Re: Blueberry is not "closed" (was: Closing Blueberry)
Asked off list:

> . . . just *declaring* Blueberry -- and not
> using any new feature, that older tools won't be able to handle it?

We would hope so.

A parser designed for XML 1.0 will do one of several things:

The preferred response is that it should stop at the XML declaration and
say, "I don't know how to handle this." Or equivalent error message. The
reason this is preferred is that otherwise we increase the risk of passing
bad data around. Although this is the correct response, it does have the
potential to cause the undesirable interaction in the market that has been
mentioned elsewhere. I think the issue is not if, but when, and can it be
postponed long enough to let smaller players keep competing.
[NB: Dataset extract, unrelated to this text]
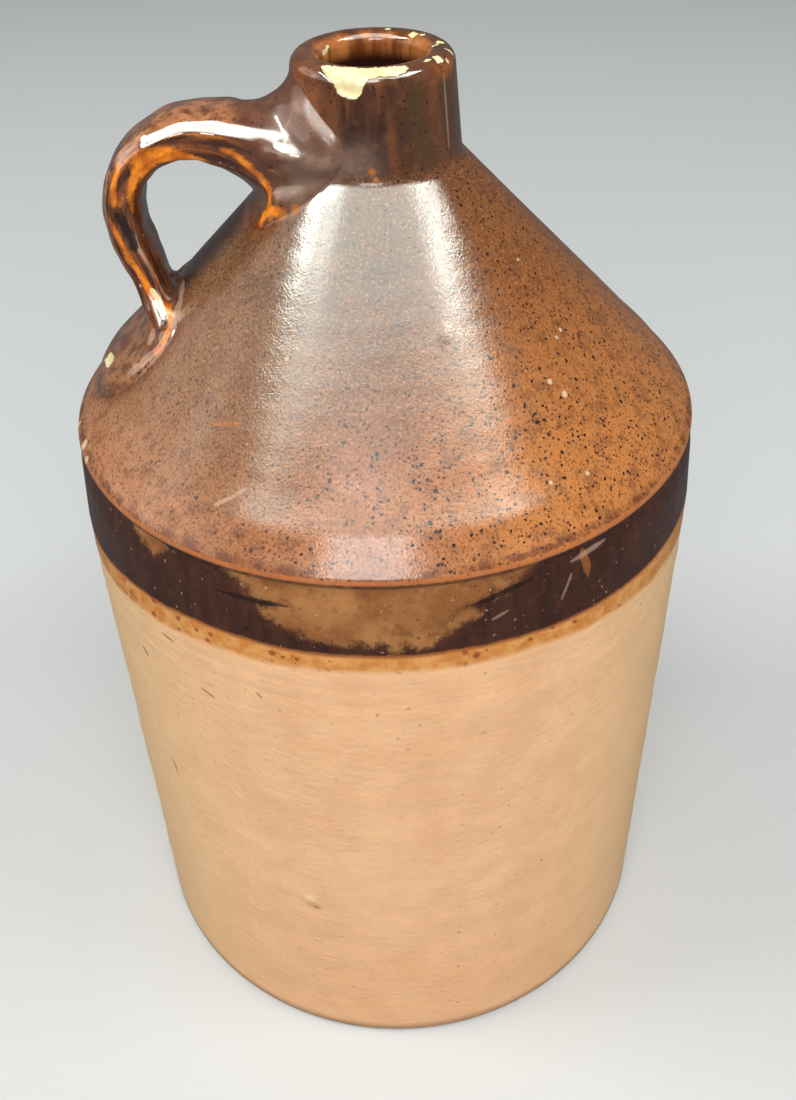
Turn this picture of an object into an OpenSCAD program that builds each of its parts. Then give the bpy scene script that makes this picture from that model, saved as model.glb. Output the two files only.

A less desirable response would be to ignore the declaration and proceed. If
there were in fact no real blueberriness, there would be no problems on that
doc. But these parsers have no defense from real blueberriness -- just choke
suddenly on an extension character or a NEL where whitespace should be, and
reject documents with complaints about syntax that may not be recognized by
the person who has to figure out why the document supposedly validated
somewhere else chokes his machinery.

The least desirable response would be that the parser would only reject text
known to be necessarily illegal in the combination of XML 1.0/UNICODE 2.0.
Why least desirable? Data integrity and adherence to
<strike>spec</strike>recommendation. Even if we now loosen the
recommendation up, there is no way the older parsers could have known what
the changed recommendation written four years later would specify. This kind
of parser might not complain where you would want it to, and it might
complain in a meaningless place. Guesswork in, guesswork out.